Trust and explainability — prefer interpretable models for operator-facing decisions.
Security — harden model pipelines and secure telemetry channels.

Best practices

Start with measurable goals and a single slice type.
Use shadow mode to validate AI decisions before full enforcement.
Automate safe rollbacks and maintain human-in-the-loop for high-risk actions.
Track business KPIs alongside network KPIs.

Next steps — a quick checklist

Define intents and SLAs for each slice.
Set up telemetry and baseline collection.
Prototype forecasting and anomaly detection models.
Integrate models with an orchestrator and run shadow tests.
Launch a controlled pilot and expand iteratively.

The world of network slicing is evolving. If you’re starting, focus on data, simple models, and a safe closed-loop design. From what I’ve seen, that pragmatic path reduces risk and shows ROI fast.

Wrap-up

AI-driven automation turns network slicing from a promising concept into an operational capability. Start small, measure everything, and iterate. If you want, try a one-slice pilot using forecasting and closed-loop scaling—it’s the fastest way to prove value.

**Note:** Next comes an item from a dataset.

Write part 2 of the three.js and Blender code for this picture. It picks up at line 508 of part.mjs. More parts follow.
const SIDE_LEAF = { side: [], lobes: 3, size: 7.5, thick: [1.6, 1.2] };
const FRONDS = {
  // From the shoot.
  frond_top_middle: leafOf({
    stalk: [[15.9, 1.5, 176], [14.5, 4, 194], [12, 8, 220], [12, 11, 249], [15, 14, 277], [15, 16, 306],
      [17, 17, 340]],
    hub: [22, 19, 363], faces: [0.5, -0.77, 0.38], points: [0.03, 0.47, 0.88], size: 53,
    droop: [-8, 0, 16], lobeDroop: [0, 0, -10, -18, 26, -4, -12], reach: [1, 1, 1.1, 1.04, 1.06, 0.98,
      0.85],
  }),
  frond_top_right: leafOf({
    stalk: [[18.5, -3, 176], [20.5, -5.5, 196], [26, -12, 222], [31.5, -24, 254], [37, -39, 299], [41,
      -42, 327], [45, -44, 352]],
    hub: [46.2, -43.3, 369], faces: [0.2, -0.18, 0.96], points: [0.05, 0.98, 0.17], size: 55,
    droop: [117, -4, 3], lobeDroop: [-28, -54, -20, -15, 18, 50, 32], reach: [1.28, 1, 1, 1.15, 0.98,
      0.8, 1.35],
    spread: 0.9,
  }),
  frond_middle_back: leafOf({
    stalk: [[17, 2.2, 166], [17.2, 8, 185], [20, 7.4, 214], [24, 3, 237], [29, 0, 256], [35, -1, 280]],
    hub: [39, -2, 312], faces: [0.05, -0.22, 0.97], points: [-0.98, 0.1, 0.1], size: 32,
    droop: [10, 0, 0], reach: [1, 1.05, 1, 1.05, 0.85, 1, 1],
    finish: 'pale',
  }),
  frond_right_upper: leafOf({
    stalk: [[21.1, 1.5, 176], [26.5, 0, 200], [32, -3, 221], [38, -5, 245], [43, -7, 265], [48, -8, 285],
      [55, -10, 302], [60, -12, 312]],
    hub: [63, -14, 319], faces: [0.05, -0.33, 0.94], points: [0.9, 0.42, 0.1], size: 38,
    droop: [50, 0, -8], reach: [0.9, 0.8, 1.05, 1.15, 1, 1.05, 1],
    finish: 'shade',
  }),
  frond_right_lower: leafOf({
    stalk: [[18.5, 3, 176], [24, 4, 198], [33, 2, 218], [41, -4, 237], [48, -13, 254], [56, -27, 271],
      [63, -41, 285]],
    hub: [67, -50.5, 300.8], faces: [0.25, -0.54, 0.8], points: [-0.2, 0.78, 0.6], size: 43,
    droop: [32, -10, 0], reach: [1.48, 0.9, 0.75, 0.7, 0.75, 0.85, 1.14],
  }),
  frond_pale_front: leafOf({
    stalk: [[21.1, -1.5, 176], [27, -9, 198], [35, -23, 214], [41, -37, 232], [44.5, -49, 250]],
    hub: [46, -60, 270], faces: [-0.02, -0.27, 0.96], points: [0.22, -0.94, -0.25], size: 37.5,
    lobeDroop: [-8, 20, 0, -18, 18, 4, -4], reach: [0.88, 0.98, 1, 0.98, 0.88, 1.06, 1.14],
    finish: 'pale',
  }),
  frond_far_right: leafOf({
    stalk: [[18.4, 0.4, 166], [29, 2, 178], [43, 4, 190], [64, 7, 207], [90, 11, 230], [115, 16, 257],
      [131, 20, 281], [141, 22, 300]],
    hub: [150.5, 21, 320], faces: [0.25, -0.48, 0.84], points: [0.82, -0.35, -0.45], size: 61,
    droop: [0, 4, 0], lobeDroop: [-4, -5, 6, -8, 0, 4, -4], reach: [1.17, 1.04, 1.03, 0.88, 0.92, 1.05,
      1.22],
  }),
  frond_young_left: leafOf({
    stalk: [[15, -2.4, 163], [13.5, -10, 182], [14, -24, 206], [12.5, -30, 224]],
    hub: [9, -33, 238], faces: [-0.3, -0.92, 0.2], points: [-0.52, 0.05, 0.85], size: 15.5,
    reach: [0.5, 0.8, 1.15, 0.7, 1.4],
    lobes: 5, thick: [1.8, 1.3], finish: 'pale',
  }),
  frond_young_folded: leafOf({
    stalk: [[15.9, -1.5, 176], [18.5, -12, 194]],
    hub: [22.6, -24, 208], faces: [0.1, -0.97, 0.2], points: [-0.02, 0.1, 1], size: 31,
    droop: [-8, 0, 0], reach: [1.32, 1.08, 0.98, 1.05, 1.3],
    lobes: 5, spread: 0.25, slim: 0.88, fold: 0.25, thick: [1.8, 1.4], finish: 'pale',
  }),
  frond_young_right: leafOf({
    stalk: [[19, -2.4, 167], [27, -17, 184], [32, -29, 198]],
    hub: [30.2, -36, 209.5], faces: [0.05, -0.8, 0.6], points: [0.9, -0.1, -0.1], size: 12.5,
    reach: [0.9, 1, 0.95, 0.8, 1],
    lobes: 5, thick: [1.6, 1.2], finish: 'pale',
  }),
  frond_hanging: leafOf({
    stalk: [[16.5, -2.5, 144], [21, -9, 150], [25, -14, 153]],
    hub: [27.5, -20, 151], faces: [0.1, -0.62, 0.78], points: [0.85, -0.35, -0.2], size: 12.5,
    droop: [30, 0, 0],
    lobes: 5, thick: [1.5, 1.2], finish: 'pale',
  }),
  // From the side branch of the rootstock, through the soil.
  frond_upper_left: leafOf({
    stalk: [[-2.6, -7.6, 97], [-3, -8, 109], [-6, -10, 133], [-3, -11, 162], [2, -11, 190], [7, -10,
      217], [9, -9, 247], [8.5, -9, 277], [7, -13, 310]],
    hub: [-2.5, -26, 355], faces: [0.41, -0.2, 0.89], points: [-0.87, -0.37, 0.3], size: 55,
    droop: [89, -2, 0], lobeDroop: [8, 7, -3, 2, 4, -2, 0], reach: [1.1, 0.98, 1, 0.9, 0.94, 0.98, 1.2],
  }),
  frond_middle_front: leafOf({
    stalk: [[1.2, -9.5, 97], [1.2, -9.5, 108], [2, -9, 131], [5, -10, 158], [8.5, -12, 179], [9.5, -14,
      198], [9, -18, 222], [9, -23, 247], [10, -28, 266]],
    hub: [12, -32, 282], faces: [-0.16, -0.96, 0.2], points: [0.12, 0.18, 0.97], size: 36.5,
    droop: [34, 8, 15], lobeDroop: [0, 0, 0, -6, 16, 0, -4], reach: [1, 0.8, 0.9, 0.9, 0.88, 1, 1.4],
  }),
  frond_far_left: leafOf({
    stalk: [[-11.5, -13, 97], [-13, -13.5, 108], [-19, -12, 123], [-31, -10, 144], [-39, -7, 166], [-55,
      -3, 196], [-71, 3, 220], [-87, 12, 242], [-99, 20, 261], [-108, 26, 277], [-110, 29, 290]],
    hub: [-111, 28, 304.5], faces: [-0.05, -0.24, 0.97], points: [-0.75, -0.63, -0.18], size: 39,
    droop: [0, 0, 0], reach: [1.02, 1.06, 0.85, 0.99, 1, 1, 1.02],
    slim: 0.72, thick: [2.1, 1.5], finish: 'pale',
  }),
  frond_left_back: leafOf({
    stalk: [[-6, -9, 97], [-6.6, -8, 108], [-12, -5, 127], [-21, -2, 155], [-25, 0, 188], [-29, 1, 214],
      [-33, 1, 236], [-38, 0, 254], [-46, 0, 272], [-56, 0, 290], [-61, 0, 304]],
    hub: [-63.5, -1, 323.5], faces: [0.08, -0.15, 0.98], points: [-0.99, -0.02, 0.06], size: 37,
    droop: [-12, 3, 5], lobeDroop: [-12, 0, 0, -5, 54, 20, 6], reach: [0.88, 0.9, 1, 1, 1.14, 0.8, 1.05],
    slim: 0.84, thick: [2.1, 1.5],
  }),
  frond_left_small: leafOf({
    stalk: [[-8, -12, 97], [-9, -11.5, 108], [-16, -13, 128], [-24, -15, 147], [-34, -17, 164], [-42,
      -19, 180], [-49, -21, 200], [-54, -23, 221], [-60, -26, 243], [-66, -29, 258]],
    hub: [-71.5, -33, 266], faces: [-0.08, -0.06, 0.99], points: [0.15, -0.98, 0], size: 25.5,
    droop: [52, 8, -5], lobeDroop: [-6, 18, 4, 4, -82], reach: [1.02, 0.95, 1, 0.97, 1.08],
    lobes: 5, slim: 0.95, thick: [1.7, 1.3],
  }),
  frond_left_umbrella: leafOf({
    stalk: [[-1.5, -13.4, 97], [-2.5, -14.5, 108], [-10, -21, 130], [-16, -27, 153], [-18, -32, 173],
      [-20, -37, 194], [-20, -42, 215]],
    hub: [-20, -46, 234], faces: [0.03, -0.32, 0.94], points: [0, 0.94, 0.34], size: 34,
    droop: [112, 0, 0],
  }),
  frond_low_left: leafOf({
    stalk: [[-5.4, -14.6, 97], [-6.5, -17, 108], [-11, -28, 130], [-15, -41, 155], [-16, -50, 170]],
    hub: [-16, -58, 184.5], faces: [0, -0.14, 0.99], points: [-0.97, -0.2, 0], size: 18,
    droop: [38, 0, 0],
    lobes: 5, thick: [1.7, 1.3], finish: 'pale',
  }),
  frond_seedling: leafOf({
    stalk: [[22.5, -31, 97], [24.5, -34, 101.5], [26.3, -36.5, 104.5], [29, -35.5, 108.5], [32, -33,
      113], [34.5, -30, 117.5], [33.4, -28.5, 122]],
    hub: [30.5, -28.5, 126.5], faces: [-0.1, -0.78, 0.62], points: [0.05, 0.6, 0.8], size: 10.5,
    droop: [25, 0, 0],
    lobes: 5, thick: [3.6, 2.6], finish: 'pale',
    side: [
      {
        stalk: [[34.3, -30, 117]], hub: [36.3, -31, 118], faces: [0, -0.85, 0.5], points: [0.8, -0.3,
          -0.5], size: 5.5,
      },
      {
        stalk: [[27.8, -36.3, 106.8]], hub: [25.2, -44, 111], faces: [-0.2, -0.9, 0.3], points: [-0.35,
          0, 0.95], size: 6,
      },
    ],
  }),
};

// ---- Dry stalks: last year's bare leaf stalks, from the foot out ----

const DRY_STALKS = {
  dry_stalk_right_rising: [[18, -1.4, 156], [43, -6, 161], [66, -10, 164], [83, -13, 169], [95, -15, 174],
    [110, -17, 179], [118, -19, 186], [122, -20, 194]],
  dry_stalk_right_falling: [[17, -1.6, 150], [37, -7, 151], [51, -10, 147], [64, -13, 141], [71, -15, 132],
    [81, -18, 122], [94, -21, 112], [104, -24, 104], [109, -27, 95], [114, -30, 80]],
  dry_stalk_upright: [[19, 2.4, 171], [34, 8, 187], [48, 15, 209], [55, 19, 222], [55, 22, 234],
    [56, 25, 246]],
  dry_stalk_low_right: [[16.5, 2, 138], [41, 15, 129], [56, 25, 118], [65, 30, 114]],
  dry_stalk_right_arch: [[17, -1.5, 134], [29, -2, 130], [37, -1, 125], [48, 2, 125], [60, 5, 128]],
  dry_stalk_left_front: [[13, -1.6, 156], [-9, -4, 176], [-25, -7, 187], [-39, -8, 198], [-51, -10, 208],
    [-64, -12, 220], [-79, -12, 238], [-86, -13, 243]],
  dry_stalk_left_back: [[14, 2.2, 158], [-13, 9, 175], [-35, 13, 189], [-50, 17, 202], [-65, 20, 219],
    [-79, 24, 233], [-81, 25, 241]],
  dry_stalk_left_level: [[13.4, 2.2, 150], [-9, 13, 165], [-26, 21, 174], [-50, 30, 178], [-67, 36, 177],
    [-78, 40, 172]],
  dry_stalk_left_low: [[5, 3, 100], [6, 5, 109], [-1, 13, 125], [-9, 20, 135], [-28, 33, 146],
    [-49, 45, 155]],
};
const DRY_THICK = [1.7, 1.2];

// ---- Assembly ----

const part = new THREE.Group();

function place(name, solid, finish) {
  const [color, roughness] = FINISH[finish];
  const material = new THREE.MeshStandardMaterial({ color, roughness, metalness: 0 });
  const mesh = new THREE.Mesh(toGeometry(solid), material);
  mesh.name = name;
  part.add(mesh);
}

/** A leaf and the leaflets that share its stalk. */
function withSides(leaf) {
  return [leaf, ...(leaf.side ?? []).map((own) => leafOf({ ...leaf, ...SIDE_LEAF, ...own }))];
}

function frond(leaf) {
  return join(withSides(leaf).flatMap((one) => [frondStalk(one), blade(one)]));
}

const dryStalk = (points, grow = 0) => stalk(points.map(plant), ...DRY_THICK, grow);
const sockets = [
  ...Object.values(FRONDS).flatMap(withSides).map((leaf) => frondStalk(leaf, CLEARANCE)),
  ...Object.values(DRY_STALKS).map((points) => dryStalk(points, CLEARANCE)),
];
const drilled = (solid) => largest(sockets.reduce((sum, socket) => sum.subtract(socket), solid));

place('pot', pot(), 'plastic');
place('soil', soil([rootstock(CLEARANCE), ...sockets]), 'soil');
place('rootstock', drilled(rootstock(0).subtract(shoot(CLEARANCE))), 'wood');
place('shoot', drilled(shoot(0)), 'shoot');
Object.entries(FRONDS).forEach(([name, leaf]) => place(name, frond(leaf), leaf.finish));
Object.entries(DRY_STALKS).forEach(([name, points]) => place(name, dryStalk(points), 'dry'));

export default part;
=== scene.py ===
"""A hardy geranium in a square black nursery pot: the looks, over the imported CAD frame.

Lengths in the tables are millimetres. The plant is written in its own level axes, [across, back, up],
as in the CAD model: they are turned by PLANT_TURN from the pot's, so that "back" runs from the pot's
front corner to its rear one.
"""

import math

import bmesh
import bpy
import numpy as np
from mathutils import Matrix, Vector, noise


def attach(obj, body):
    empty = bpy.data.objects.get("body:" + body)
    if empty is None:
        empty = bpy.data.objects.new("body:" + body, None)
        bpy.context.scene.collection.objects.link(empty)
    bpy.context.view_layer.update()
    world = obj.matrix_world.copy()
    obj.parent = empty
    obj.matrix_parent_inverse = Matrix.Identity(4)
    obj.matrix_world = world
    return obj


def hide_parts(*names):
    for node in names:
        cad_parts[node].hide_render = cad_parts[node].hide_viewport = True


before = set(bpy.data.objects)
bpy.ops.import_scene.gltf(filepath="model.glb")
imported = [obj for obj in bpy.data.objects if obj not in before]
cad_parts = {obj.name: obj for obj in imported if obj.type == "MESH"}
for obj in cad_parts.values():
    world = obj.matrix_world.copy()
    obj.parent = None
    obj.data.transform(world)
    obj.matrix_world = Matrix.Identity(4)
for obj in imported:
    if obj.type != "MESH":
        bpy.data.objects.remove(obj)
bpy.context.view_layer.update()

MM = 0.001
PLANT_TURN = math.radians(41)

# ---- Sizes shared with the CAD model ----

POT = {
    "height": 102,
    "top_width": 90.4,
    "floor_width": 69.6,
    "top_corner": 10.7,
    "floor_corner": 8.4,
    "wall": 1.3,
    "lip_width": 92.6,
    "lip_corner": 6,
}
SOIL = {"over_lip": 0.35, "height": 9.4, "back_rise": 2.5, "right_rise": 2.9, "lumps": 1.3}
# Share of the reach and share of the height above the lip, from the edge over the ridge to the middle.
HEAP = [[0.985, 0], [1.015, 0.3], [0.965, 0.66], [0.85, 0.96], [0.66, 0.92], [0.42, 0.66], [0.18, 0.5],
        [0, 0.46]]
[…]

Frequently Asked Questions

What is network slicing?

Network slicing creates multiple virtual networks on a shared physical infrastructure, each optimized for different SLAs such as low latency or high bandwidth.

Why use AI to automate network slicing?

AI enables predictive scaling, anomaly detection, and closed-loop remediation, which improve SLA compliance and reduce manual operations.

Which ML models are useful for network slicing automation?

Forecasting models for demand prediction, anomaly detection for faults, and reinforcement learning for dynamic resource allocation are commonly used.

How do I start a pilot for AI-driven slicing?

Define clear SLAs, collect baseline telemetry, prototype forecasting and anomaly models in shadow mode, integrate with an orchestrator, then run a controlled pilot.

What standards should I consult for implementation?

Refer to 3GPP specifications for 5G slicing concepts and APIs, and industry references like GSMA or authoritative technical articles for deployment patterns.